The effect of giving someone else part of the company's stock is considered "dilution". It means that you are diluting your equity stake to make room for someone else. When you're worried about "giving away the company" that's called dilution.

 

Cap Table

It's short for the "Capitalization Table" and means a detailed list of exactly how much stock each entity or person owns. Think of it like a spreadsheet that simply lists names and percentage ownership stakes all adding up to 100%.

Common & Preferred Stock

There are many "classes" of stock that can be issued in a company. Each class may have its own rights and preferences. Investors typically get Preferred Stock which may give them preferences such as the ability to get their investment back first before the rest of the Common Stock holders get their proceeds.
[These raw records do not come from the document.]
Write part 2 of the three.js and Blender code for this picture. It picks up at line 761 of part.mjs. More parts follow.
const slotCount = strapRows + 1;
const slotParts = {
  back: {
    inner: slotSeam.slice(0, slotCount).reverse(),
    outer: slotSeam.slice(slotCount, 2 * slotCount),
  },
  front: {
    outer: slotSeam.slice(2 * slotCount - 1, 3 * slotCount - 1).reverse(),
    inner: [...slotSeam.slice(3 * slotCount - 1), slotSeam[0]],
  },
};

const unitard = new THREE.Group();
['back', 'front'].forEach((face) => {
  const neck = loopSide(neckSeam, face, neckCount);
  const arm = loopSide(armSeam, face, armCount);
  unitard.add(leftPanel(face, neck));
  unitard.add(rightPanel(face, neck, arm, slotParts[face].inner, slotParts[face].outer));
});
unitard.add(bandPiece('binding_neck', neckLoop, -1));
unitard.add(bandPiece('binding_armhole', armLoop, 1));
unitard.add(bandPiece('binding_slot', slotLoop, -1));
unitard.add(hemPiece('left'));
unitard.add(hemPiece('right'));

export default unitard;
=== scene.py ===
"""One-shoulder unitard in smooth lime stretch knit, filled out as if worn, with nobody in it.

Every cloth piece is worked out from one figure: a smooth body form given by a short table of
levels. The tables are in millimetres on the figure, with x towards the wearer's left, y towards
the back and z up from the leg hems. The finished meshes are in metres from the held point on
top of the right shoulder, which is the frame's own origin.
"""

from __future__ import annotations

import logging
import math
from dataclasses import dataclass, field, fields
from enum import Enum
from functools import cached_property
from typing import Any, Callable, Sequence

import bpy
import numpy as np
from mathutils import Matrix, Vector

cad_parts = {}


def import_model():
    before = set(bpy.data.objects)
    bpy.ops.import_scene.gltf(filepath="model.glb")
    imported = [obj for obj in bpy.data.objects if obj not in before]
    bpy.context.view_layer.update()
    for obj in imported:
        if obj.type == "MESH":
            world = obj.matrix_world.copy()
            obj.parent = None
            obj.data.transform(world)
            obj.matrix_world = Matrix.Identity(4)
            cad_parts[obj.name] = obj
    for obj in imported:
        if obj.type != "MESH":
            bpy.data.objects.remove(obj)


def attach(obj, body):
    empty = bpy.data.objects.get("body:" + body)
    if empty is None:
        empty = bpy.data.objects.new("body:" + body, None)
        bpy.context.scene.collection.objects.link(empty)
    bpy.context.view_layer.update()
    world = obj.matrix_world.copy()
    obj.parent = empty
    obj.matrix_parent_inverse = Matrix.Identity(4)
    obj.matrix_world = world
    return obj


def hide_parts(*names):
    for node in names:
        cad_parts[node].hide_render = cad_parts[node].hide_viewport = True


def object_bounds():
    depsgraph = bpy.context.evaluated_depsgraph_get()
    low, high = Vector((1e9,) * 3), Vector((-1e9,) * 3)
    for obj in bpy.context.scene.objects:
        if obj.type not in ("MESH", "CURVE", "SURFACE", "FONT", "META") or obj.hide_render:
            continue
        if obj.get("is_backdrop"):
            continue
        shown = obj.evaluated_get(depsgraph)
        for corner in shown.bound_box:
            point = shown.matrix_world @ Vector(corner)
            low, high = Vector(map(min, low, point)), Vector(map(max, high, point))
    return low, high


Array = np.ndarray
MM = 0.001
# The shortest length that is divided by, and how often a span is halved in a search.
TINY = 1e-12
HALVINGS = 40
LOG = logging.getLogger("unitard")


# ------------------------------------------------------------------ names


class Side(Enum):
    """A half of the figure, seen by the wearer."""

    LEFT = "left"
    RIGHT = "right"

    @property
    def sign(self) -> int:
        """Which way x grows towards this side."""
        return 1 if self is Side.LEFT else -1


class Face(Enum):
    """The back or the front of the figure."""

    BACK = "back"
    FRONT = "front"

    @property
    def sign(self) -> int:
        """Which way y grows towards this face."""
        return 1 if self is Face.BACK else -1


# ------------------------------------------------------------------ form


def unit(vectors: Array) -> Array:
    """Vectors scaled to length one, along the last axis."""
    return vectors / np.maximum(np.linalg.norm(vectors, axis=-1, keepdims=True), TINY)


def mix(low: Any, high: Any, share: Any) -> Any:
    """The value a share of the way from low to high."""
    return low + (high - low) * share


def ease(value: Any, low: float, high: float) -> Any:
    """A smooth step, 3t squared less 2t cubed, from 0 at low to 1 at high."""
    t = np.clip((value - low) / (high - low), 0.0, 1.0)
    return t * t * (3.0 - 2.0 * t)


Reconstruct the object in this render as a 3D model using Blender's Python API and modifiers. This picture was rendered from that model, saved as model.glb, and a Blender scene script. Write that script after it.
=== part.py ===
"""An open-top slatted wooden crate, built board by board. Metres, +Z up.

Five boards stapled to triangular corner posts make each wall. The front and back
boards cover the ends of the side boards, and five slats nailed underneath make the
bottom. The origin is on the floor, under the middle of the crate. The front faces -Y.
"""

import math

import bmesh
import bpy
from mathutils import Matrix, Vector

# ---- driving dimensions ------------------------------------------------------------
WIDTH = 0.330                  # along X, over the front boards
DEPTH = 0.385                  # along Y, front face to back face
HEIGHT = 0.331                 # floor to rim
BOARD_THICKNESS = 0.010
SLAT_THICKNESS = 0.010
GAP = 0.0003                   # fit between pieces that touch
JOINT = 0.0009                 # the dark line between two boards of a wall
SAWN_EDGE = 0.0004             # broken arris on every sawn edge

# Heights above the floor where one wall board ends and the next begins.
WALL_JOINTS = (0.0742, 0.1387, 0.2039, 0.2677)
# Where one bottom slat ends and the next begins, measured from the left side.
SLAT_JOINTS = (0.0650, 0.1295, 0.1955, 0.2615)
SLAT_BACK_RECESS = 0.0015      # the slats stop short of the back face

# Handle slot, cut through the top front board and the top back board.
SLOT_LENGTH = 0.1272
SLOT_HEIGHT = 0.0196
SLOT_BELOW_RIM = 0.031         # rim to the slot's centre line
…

Founders and Employees are usually left with Common Stock which typically means you're the last person to get paid.

Vesting

Vesting is a process by which you "earn" your stock over time, much like you earn your salary. The purpose of vesting is to grant stock to people over a fixed period of time so they have an incentive to stick around. A typical vesting period for an employee or Founder might be 3 - 4 years, which would mean they would earn 25% of their stock each year over a 4 year period. If they leave early, the unvested portion returns back to the company.

Stock Option Pool

When a company takes on an investment, the investor will usually request (read: insist, strong arm, force, drop kick) that you allocate a certain percentage of the company's shares to a Stock Option Pool for future employees. This sounds all well and good, but it comes out of your portion of the stock, not the investors. Stock Option Pools will range from as little as 5 points of equity to as much as 20 points.

The Least you need to Know

You’re not going to be expected to know every last investment term there is, but if you have a working knowledge of the terms here, you’ll be in good shape. Later on when you get a term sheet and start getting into the details of things like “pro rata rights” and “preferred stock” you’ll be sitting across from an attorney going into more detail.